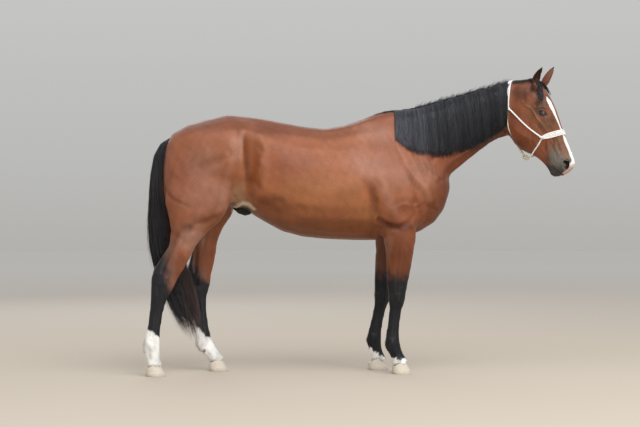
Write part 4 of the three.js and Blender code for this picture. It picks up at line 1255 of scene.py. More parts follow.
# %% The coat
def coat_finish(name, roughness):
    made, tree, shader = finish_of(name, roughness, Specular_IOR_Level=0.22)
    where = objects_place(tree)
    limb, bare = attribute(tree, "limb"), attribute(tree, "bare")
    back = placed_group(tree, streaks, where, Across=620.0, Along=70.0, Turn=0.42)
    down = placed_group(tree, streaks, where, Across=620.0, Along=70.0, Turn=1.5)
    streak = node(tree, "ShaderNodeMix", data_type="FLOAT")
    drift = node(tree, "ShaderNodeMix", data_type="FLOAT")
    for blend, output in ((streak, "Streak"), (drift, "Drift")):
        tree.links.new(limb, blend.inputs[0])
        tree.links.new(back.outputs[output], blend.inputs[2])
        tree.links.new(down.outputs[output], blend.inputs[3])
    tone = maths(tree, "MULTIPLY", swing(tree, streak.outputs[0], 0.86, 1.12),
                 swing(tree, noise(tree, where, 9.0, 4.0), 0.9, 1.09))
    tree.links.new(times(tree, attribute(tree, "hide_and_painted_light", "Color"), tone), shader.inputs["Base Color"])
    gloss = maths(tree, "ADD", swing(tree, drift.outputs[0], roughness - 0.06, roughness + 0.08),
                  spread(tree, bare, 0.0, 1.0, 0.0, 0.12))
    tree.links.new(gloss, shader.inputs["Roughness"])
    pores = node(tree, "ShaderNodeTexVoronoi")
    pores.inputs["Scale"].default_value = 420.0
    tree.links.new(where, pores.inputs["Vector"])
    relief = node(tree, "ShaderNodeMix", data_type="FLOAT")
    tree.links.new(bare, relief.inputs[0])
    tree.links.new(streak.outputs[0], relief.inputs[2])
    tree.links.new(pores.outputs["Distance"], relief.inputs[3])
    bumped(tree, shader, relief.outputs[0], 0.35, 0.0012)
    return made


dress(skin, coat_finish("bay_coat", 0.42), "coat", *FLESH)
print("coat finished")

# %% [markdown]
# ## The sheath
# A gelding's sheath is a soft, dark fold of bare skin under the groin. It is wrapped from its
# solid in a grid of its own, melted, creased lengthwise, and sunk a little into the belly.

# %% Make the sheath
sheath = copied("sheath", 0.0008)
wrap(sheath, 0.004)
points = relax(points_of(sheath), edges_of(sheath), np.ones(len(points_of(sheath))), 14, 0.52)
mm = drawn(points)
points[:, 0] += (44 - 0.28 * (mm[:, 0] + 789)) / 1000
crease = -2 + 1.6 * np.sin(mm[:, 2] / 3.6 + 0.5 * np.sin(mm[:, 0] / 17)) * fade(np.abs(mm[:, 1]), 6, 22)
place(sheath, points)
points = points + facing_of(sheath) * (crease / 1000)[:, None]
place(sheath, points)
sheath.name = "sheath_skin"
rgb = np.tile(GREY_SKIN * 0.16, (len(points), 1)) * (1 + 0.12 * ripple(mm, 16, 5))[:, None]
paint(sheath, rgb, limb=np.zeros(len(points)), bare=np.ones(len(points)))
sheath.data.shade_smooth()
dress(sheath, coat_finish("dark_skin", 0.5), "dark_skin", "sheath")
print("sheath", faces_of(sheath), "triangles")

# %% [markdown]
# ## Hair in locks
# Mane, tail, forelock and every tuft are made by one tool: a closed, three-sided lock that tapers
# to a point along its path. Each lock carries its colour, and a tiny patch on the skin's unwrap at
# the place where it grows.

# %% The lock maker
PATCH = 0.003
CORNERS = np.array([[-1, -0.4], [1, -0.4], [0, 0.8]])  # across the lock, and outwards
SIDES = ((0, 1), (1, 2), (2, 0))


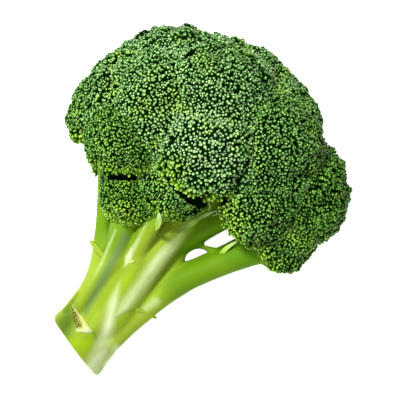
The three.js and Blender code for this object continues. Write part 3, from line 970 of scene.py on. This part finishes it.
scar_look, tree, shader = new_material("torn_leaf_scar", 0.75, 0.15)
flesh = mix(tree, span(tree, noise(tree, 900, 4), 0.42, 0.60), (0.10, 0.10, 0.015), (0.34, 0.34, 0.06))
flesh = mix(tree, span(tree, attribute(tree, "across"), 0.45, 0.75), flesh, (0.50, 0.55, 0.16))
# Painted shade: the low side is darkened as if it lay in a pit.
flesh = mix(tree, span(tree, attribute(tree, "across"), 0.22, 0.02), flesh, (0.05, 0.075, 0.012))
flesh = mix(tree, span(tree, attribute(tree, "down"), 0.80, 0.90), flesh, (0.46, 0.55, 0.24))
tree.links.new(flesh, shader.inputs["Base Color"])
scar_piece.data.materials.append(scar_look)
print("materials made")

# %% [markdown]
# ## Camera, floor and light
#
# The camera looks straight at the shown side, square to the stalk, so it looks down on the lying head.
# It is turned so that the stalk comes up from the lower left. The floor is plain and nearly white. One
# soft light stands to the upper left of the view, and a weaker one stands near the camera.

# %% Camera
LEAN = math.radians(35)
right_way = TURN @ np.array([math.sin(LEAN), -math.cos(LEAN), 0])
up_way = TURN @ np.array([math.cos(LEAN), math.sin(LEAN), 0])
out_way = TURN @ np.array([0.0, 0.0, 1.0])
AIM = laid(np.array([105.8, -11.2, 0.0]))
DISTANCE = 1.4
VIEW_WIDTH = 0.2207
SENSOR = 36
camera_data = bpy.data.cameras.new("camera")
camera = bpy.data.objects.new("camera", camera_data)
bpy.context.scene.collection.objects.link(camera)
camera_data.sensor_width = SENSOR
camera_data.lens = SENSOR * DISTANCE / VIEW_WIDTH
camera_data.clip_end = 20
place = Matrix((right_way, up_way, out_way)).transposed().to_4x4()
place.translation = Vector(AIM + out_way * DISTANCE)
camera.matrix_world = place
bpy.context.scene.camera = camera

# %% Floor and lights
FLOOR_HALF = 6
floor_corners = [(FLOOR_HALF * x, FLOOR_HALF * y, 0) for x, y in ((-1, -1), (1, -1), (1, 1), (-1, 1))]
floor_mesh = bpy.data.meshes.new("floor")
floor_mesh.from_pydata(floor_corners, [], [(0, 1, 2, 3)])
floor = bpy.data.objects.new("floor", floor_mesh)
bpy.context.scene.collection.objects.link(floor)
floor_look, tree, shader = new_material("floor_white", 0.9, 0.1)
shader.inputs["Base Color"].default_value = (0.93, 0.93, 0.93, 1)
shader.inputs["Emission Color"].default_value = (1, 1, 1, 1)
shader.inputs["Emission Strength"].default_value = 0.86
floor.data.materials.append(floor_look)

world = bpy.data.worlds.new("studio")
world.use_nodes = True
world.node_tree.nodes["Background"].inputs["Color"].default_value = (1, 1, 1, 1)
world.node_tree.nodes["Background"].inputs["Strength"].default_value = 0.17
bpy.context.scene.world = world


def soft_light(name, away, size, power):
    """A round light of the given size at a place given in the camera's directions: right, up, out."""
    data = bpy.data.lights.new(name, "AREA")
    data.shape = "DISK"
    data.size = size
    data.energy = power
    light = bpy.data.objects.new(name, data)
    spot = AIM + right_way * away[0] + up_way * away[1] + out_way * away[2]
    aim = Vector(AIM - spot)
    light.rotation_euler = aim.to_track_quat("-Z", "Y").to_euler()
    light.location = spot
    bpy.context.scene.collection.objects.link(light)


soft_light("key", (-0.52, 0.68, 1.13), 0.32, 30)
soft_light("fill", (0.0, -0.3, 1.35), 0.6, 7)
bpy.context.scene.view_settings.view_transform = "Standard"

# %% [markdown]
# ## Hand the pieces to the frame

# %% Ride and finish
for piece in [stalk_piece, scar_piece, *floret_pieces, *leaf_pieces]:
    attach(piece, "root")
--
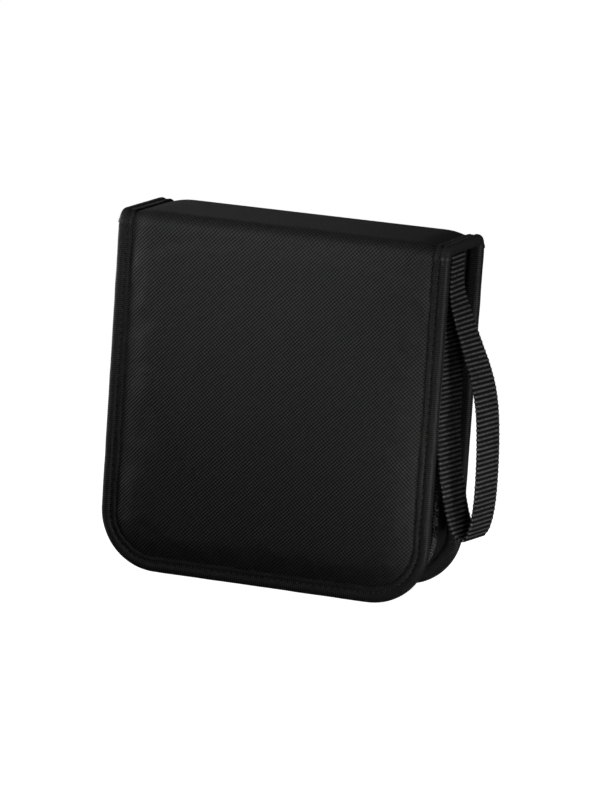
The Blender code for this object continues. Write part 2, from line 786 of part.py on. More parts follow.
--
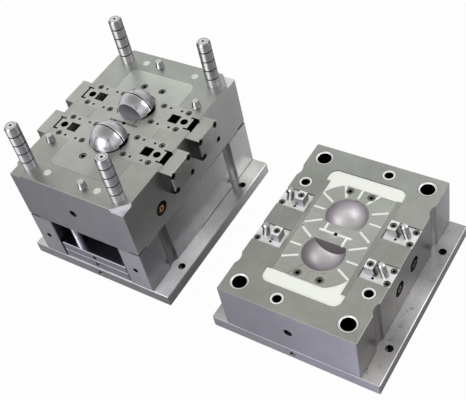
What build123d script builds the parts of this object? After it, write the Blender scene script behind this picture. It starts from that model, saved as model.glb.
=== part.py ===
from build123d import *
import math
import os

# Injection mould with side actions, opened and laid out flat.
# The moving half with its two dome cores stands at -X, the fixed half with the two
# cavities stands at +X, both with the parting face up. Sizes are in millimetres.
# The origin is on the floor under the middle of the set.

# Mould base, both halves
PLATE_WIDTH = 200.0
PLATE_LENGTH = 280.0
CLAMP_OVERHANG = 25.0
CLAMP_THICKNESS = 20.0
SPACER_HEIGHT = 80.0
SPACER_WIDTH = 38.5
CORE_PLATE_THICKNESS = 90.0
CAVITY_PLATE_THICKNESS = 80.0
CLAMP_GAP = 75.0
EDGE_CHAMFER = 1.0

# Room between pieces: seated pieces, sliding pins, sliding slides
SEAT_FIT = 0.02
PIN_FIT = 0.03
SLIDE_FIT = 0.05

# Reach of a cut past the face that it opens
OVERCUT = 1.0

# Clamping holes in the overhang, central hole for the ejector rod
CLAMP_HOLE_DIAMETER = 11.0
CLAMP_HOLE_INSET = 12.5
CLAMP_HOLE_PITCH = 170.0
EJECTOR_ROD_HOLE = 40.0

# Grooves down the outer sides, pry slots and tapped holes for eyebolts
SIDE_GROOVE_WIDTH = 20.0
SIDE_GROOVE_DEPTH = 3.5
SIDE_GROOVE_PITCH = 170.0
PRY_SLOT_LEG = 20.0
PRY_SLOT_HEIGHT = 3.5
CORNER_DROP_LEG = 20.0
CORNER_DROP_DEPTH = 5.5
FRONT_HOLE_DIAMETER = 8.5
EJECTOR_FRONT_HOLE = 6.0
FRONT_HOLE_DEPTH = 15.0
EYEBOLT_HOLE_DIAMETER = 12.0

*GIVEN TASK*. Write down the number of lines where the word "parts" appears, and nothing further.

*SOLUTION FOR THIS TASK*. 3